Fans of Tucker’s other two books, Bourbon for Breakfast and It’s a Jetsons World, looking for practical ways to work around government regulations will not be disappointed with his latest effort. The author devotes a number of chapters to working around government regulations on products like gas cans, lawn mowers, and microwaves. Freedom is not just an abstract exercise for Tucker.
And as busy and focused as the author is, popular culture does not escape his view. He shares his unique take on new movies, books, and restaurants and provides reflections on the numerous trips he has taken over the past year. In a chapter making the case for child labor, Tucker makes his point with his own colorful work history growing up in Texas.
But Tucker isn’t focused on the past.

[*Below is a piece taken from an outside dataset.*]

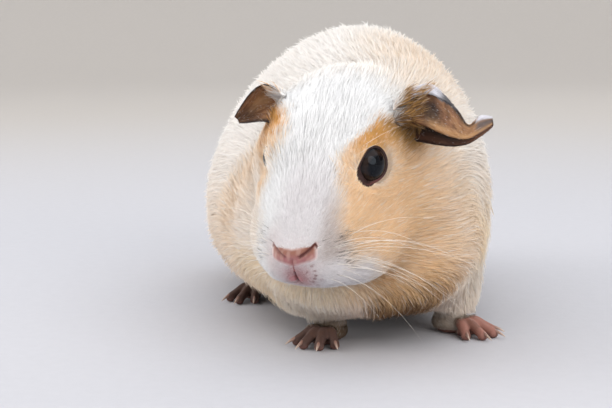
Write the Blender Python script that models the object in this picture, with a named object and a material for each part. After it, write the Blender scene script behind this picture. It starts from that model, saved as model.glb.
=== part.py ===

It is the future he is concerned with. Real capitalism rewards those who are future oriented. Thus, for the most part, business people don’t like capitalism at all. Capitalism in anarchy makes consumers prosperous at the expense of businesses. Unfettered competition drives profit margins to zero, while consumers continually get better deals.
Tucker explains that business is always running to government for protection from competition of all kinds, whether it’s technology, imports, or startup businesses. It’s fascism, mercantilism, or socialism that these businesses really want. “Capitalism is not for wimps who don’t want to improve,” he writes.
And so it is with A Beautiful Anarchy. The reader must have an open mind and be ready to embrace change, progress, and improvement — and see past government oppression of the possibilities created by market anarchy.
Capitalism wrapped in a government security blanket only relegates us to poverty and despair. Individuals must be set free. Businesses must be set free. There can be true prosperity only with complete anarchy. The place to start is with your own mind.